Further, an interesting aspect that can now arise is that a global retailer having an Indian SBRT Indian entity can now also set up a manufacturing entity and through a contract manufacturer fulfil the 30% domestic sourcing requirement. This could be beneficial for global retailers who are not themselves manufacturers but follow a model of procuring through contract manufacturers, such as apparel and electronic brands. However, they would need to manufacture those products in India. If such global retailers would be open to having their products contract manufactured in India, it can enable to them to then:
- control the quality and supply and protect the intellectual property of the brand; and
- sell the manufactured products through retail or to their Indian SBRT entity.
While it may be argued that such sourcing may not satisfy sourcing from MSMEs, village and cottage industries, artisans and craftsman, however, such condition, as per the FDI Policy is not mandatory but is only 'preferable'.
Also, given that there have been no government approvals for foreign multi-brand retailers have been approved in the past years, the foreign multi-brand retailers also now have the option to set up a manufacturing entity instead, undertake contract manufacturing and sell those manufactured products directly through retail/e-commerce/wholesale.

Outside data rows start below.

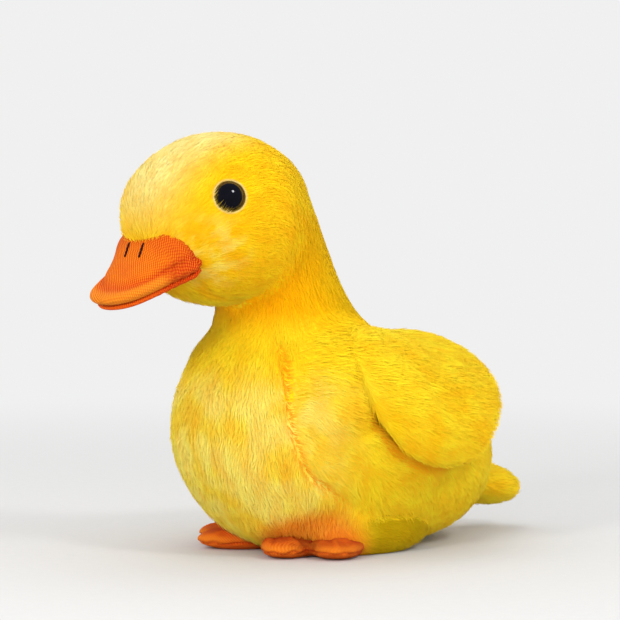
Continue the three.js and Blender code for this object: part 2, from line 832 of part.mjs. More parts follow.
// A point of the wing: t along it, an angle round the body, and a height out from the body's surface.
function wingPoint(t, angle, out) {
  const y = wingFrontY + wingLength * t;
  const along = THREE.MathUtils.clamp((y - torsoFrontY) / torsoLength, 0.02, 0.98);
  const drawn = 2 * Math.sqrt(along * (1 - along));
  const away = wingStandoff * standoff(t);
  const wide = (torsoWidth / 2) * torsoSide(along) * drawn + away;
  const high = (torsoHeight / 2) * torsoTop(along) * drawn + away;
  const power = 1 / torsoFullnessShare;
  const cos = signedPower(Math.cos(angle), power);
  const sin = signedPower(Math.sin(angle), power);
  const normal = new THREE.Vector2(Math.cos(angle) / wide, Math.sin(angle) / high).normalize();
  const middle = torsoHeight * torsoCentre(along) + torsoLift;
  return new THREE.Vector3(wide * cos + normal.x * out, y, middle + high * sin + normal.y * out);
}

// The wing as a closed form. Each ring runs round its flat section: across by angle, and out by outAt.
// An inset makes it smaller all round; a spread above 1 makes its plan larger.
function wingForm(inset, spread, outAt) {
  const rings = 9;
  const sides = 14;
  const points = [];
  for (let i = 0; i <= rings; i += 1) {
    const turn = (Math.PI * i) / rings;
    const swell = Math.sin(turn);
    const t = 0.5 - (Math.cos(turn) / 2) * (spread - (2 * inset) / wingLength);
    const count = i === 0 || i === rings ? 1 : sides;
    for (let k = 0; k < count; k += 1) {
      const angle = (2 * Math.PI * k) / sides;
      const edge = Math.cos(angle) > 0 ? wingUpper(t) : wingLower(t);
      const reach = (wingHalfAngle * edge * spread - (2 * inset) / torsoHeight) * swell;
      points.push(wingPoint(t, wingRaise * wingMiddle(t) + reach * Math.cos(angle), outAt(angle, swell)));
    }
  }
  return skinned(points, rings, sides);
}

const wingCore = seamGap * 2 + wingThickness / 2; // the height of its middle off the body
const wingBody = (inset) =>
  solidOf(
    wingForm(inset, 1, (angle, swell) => {
      const half = wingThickness / 2 - inset;
      return wingCore + half * Math.sqrt(swell) * Math.sin(angle);
    }),
  );
// All that lies on the body's side of the wing's middle, raised by a height.
const wingInnerSide = (raise) =>
  solidOf(wingForm(0, 1.15, (angle) => wingCore + raise + Math.min(Math.sin(angle), 0) * wingThickness));
const wingShell = wingBody(0).subtract(bodyKeepOut).subtract(wingBody(clothThickness));
const wingCover = largest(wingShell.subtract(wingInnerSide(seamGap / 2)));
const wingLining = largest(wingShell.intersect(wingInnerSide(-seamGap / 2)));
const wingWadding = largest(wingBody(stuffingDepth).subtract(bodySolid(stuffingDepth)));
addPair("wing_cover", wingCover, plush);
addPair("wing_lining", wingLining, plush);
addPair("wing_wadding", wingWadding, fibre);

// Feet, each a padded cloth shape with two toes, and the short legs behind them.

const toeRings = 6;
const toe = closedForm(
  (t) => ({
    centre: new THREE.Vector3(0, footLength * (0.5 - t), 0),
    side: new THREE.Vector3(toeWidth / 2, 0, 0),
    above: new THREE.Vector3(0, 0, footThickness / 2),
    below: new THREE.Vector3(0, 0, footThickness / 2),
  }),
  toeRings,
  10,
  footFullnessShare,
);
toe.translate(0, 0, seatLift(toe));
const toeShift = (toeWidth - toeOverlap) / 2;
// Copies of a form at both toes: side is 1 for the outer toe and -1 for the inner one.
const atToes = (form) =>
  [1, -1].map((side) =>
    form
      .clone()
      .rotateZ(side * toeSpread)
      .translate(side * toeShift, 0, 0)
      .rotateZ(footSplay)
      .translate(footOffset, footCentreY, 0),
  );
const toes = atToes(toe);
const footSolid = (distance) => solidOf(grown(toes[0], distance)).add(solidOf(grown(toes[1], distance)));
const toeStitchRoute = [0, 0.5, 1].map((t) => {
  const ahead = footLength / 2 - toeStitchInset - toeStitchLength * t;
  return new THREE.Vector3(
    footOffset + Math.sin(footSplay) * ahead,
    footCentreY - Math.cos(footSplay) * ahead,
    footThickness * toeStitchRiseShare,
  );
});
const toeStitch = (diameter) => solidOf(thread(toeStitchRoute, diameter, 3));
const footShell = footSolid(0)
  .intersect(aboveTable)
  .subtract(bodyKeepOut)
  .subtract(footSolid(-shortCloth))
  .subtract(toeStitch(threadDiameter + 2 * seamGap));
const footLayer = (low, high) =>
  boxSolid(
    new THREE.Vector3(-torsoWidth, -torsoLength, low),
    new THREE.Vector3(torsoWidth, torsoLength, high),
  );
const soleTop = footThickness * soleShare;
addPair("foot_top", largest(footShell.intersect(footLayer(soleTop + seamGap, footThickness * 2))), footCloth);
addPair("foot_sole", largest(footShell.intersect(footLayer(0, soleTop))), footCloth);
const footWadding = footSolid(-shortDepth)
  .subtract(bodyKeepOut)
  .subtract(toeStitch(threadDiameter + 2 * seamGap));
addPair("foot_wadding", largest(footWadding), fibre);
addPair("toe_stitch", largest(toeStitch(threadDiameter).subtract(bodySolid(0))), footThread);

const legLying = closedForm(
  (t) => ({
    centre: new THREE.Vector3(legOffset, legRearY - legLength * t, 0),
    side: new THREE.Vector3(legThickness / 2, 0, 0),
    above: new THREE.Vector3(0, 0, legThickness / 2),
    below: new THREE.Vector3(0, 0, legThickness / 2),
  }),
  6,
  10,
);
const legForm = legLying.translate(0, 0, seatLift(legLying));
// The shaft under a toe's widest line, which stays free so that the foot can droop through it.
const toePlan = new THREE.Shape();
toePlan.absellipse(0, 0, toeWidth / 2 + seamGap, footLength / 2 + seamGap, 0, 2 * Math.PI);
const toeShaft = new THREE.ExtrudeGeometry(toePlan, {
  depth: overrun + footThickness / 2,
  curveSegments: toeRings,
  bevelEnabled: false,
});
toeShaft.translate(0, 0, -overrun - flatDepth);
const [outerShaft, innerShaft] = atToes(toeShaft).map(solidOf);
const legRoom = (solid) =>
  solid
    .intersect(aboveTable)
    .subtract(bodyKeepOut)
    .subtract(footSolid(seamGap))
    .subtract(outerShaft)
    .subtract(innerShaft);
addPair(
  "leg_cover",
  largest(legRoom(solidOf(legForm)).subtract(solidOf(grown(legForm, -clothThickness)))),
  plush,
);
addPair("leg_wadding", largest(legRoom(solidOf(grown(legForm, -stuffingDepth)))), fibre);

// The origin goes to the table under the middle of the toy's box.
const box = new THREE.Box3().setFromObject(toy);
const middle = box.getCenter(new THREE.Vector3());
toy.position.set(-middle.x, -middle.y, -box.min.z);

export default toy;
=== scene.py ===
# %% [markdown]
# A stuffed plush duckling that sits on its belly. The CAD model says where each piece lies and how it
# moves, so this lesson gives every piece its finish: combed pile over stuffed cloth, a ribbed orange bill
# and feet, glossy button eyes and sewing thread. Each shape is a formula on a grid of numpy arrays, in
# metres.

import math

import bpy
import numpy as np
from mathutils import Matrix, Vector


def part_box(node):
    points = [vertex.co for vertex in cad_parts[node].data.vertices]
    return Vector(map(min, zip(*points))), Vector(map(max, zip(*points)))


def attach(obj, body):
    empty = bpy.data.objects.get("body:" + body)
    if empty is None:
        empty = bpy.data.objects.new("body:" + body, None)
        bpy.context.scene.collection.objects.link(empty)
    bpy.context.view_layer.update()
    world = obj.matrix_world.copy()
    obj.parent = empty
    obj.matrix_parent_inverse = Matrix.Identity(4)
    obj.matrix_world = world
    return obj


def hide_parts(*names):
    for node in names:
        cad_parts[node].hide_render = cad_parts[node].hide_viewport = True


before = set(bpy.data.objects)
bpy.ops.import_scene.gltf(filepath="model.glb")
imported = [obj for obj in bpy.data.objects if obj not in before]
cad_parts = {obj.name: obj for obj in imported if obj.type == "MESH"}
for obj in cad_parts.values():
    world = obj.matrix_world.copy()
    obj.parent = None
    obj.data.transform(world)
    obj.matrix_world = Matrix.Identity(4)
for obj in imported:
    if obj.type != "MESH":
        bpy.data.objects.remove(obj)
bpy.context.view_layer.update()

# %% [markdown]
# The camera comes first, because it decides which details matter. It stands about level with the toy, in
# front of its left side, and far enough away that the near foot isn't drawn much larger than the far one.

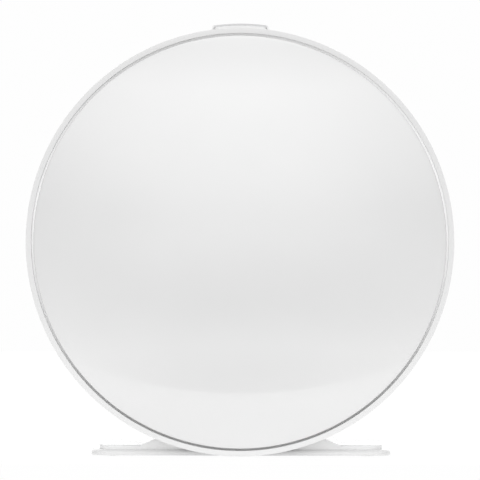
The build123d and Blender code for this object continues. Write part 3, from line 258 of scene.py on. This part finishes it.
def to_disc(bm):
    """From the disc's own axis to its place on the stand."""
    bmesh.ops.translate(bm, verts=bm.verts, vec=disc_centre)


# %% [markdown]
# ## The dome
# The front is one glossy moulding: a shallow cap of a large sphere with a short straight edge. A UV sphere
# cut down to a cap would waste most of its faces. Spinning one point about the sphere's centre draws the arc
# of the cap, and spinning that arc about the disc's axis draws the cap. The wall comes from a Solidify
# modifier, because only the rim of the inside can ever be seen.

# %% The dome's mesh
dome_low, dome_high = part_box("front_dome")
dome_radius = (dome_high.x - dome_low.x) / 2
dome_rise = disc_centre.y - dome_low.y
dome_crown = (dome_radius**2 + dome_rise**2) / (2 * dome_rise)
dome_skirt = 0.0025
dome_wall = 0.0024
dome_edge_round = 0.0006
cap_steps = 48

bm = bmesh.new()
apex = bm.verts.new((0, -dome_rise, 0))
bmesh.ops.spin(
    bm,
    geom=[apex],
    cent=(0, dome_crown - dome_rise, 0),
    axis=(0, 0, 1),
    angle=math.asin(dome_radius / dome_crown),
    steps=cap_steps,
)
brim = max(bm.verts, key=lambda v: v.co.x)
skirt = bmesh.ops.extrude_vert_indiv(bm, verts=[brim])
bmesh.ops.translate(bm, verts=skirt["verts"], vec=(0, dome_skirt, 0))
brim_depth = brim.co.y
spin_round(bm)
round_hoop(bm, dome_radius, brim_depth, dome_edge_round)
to_disc(bm)
dome = as_piece("dome_shell", bm, "front_dome", "speaker", dome_crisp_angle)
shell = dome.modifiers.new("wall", "SOLIDIFY")
shell.thickness = dome_wall
shell.offset = -1
print(f"dome crown radius {dome_crown * 1000:.0f} mm, rise {dome_rise * 1000:.1f} mm")

# %% [markdown]
# ## The ring and the light guide
# The slim white ring is a hoop with a flat front and two softly rounded edges. The light guide lies at the
# bottom of the gap between ring and dome. Both are turned from a section with square corners, and only the
# edges that catch light are rounded.

# %% The ring's mesh
rim_land = 0.0028
rim_depth = 0.009
rim_round = 0.0002
rim_inner = disc_radius - rim_land
bm = section_line(
    [(rim_inner, 0), (disc_radius, 0), (disc_radius, rim_depth), (rim_inner, rim_depth)], closed=True
)
spin_round(bm)
for hoop_radius in (rim_inner, disc_radius):
    round_hoop(bm, hoop_radius, 0, rim_round)
to_disc(bm)
rim = as_piece("slim_ring", bm, "rim_ring", "speaker")

# %% The light guide's mesh
guide_low, guide_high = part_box("light_guide_ring")
guide_outer = (guide_high.x - guide_low.x) / 2
guide_front = guide_low.y - disc_centre.y
guide_back = guide_high.y - disc_centre.y
guide_width = 0.0046
guide_leg = 0.0012
guide_thickness = 0.002
bm = section_line(
    [
        (guide_outer - guide_width, guide_front),
        (guide_outer, guide_front),
        (guide_outer, guide_back),
        (guide_outer - guide_leg, guide_back),
        (guide_outer - guide_leg, guide_front + guide_thickness),
        (guide_outer - guide_width, guide_front + guide_thickness),
    ],
    closed=True,
)
spin_round(bm)
to_disc(bm)
guide = as_piece("light_guide", bm, "light_guide_ring", "speaker")

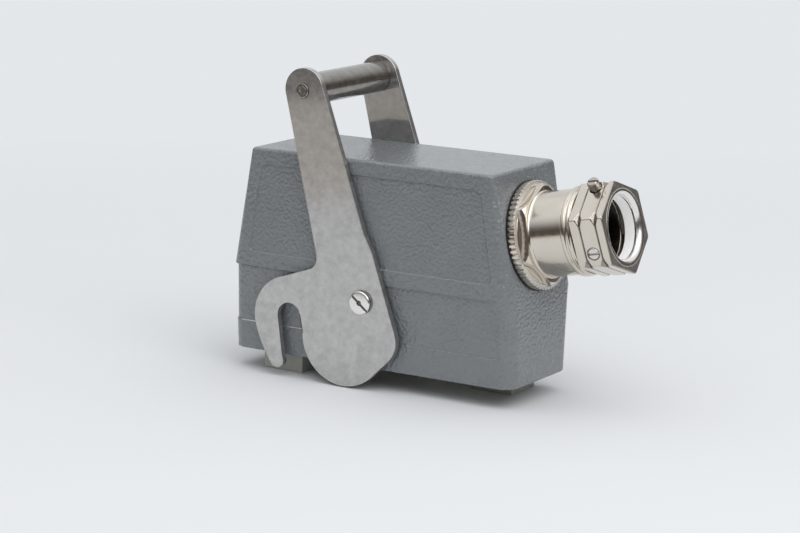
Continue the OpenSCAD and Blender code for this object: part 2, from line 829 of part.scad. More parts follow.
// End nut with a wide bevelled mouth
module end_nut() {
    bevel = 1.3;
    color("silver")
    on_gland(nut_s)
        difference() {
            rotate([0, 0, clamp_turn]) hex_bar(clamp_af, nut_l, clamp_chamfer, 0.6);
            translate([0, 0, -past]) cylinder(d = bore_d - 0.4, h = nut_l + 2 * past);
            translate([0, 0, nut_l - bevel])
                cylinder(d1 = bore_d - 0.4, d2 = bore_d - 0.4 + 2 * bevel, h = bevel);
        }
}

module cable_seal() {
    color("black")
    on_gland(seal_s)
        difference() {
            cylinder(d = bore_d - 2 * fit, h = seal_l);
            translate([0, 0, -past]) cylinder(d = cable_d, h = seal_l + 2 * past);
            translate([0, 0, seal_l - seal_mouth])
                cylinder(d1 = cable_d, d2 = bore_d - 2 * washer_lip, h = seal_mouth);
        }
}

module seal_washer() {
    color("silver")
    on_gland(seal_s + seal_l)
        difference() {
            cylinder(d = bore_d - 2 * fit, h = washer_h);
            translate([0, 0, -past]) cylinder(d = bore_d - 2 * washer_lip, h = washer_h + 2 * past);
        }
}

// ---- Parts ----

hood_shell();
insert_body();
insert_rear_plate();
insert_screws();
earth_terminals();
earth_screws();
lever_plate_near();
lever_plate_far();
handle_bar();
handle_rivet();
pivot_screws();
pivot_washers();
gland_gasket();
knurled_ring();
gland_body();
gland_locknut();
gland_collar();
clamp_hex();
clamp_band();
clamp_jaws();
clamp_screw_top();
clamp_screw_side();
end_nut();
cable_seal();
seal_washer();
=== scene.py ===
# %% [markdown]
# # Dressing a connector hood
# The part is the side-entry hood of a heavy duty rectangular connector: a painted die casting with a lever
# of sheet steel, a nickel-plated cable gland and a plastic contact insert. The CAD model gives every piece
# its place and size. This lesson gives the pieces their worn edges and their finishes, and lights them on a
# pale table. The camera, the table and the lamps are in metres, as Blender is; the sizes of pieces are in
# millimetres, and MM turns them into metres. X runs along the hood to the gland, Y across it and Z up, from
# the centre of the rim.

# %% Load the CAD model as the fixed frame
import json
import math
from contextlib import contextmanager
import bpy
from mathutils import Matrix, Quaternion, Vector


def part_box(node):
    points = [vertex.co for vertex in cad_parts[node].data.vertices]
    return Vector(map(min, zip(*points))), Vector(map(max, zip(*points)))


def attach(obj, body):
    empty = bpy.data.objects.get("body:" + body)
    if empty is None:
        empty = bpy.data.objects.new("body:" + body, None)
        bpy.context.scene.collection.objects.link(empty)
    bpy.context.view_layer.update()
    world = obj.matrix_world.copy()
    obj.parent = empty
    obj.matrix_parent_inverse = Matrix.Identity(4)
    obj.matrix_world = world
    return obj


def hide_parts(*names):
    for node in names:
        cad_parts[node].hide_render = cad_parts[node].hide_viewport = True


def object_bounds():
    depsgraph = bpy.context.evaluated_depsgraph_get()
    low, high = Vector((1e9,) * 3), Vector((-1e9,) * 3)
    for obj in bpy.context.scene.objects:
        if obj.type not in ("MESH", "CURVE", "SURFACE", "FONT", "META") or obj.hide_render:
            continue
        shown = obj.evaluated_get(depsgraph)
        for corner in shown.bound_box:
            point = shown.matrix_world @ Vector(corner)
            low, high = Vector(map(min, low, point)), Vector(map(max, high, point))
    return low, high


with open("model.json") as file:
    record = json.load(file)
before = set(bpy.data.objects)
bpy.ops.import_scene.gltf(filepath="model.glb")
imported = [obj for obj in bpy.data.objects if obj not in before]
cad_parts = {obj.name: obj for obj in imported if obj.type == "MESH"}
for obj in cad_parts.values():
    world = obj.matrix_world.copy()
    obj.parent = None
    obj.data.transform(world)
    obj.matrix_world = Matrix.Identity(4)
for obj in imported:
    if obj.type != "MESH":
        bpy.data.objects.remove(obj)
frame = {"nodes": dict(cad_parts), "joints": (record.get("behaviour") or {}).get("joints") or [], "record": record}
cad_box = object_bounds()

MM = 0.001
record = frame["record"]
slot_of = {part["node"]: part["material_slot"] for part in record["subparts"]}
body_of = {node: body for body, nodes in record["behaviour"]["bodies"].items() for node in nodes}
print("CAD nodes:", len(slot_of), "bodies:", sorted(set(body_of.values())))

# %% [markdown]
# ## The camera
# A product picture is taken from some way off with a long lens, so that parallel edges stay nearly
# parallel. The camera could be placed by hand in a viewport, but angles round the hood and a distance are
# easier to read and to change. It is then turned a little about its own axis, because a camera held by hand
# is never level.

# %% Camera
AZIMUTH = math.radians(31.75)
ELEVATION = math.radians(11.36)
ROLL = math.radians(1.06)
DISTANCE = 0.9656
SENSOR, LENS = 36, 118.35
LOOKED_AT = Vector((0, 0, 0.040))
AIMED_AT = Vector((0, 0, 0.0341))


def towards(azimuth, elevation):
    """A direction from the hood; azimuth 0 is straight in front, a quarter turn is the gland's side."""
    level = math.cos(elevation)
    return Vector((math.sin(azimuth) * level, -math.cos(azimuth) * level, math.sin(elevation)))


def set_up(name, data, place, aim):
    """Puts a camera or a lamp at a place and turns it to what it looks at."""
    holder = bpy.data.objects.new(name, data)
    bpy.context.scene.collection.objects.link(holder)
    holder.location = place
    holder.rotation_mode = "QUATERNION"
    holder.rotation_quaternion = (aim - Vector(place)).to_track_quat("-Z", "Y")
    return holder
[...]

From an overall perspective, the amendments in the FDI Policy are a welcome move as it supports to make India an attractive destination for foreign investment in the concerned sectors. However, the Press Note merely adopted the proposals introduced by the Press Release and did not provide clarity to the proposals especially with respect to categories of the digital media players that are intended to be regulated and the test for or the constituent elements of contract manufacturing. It is unlikely that the RBI notification would provide any additional clarity.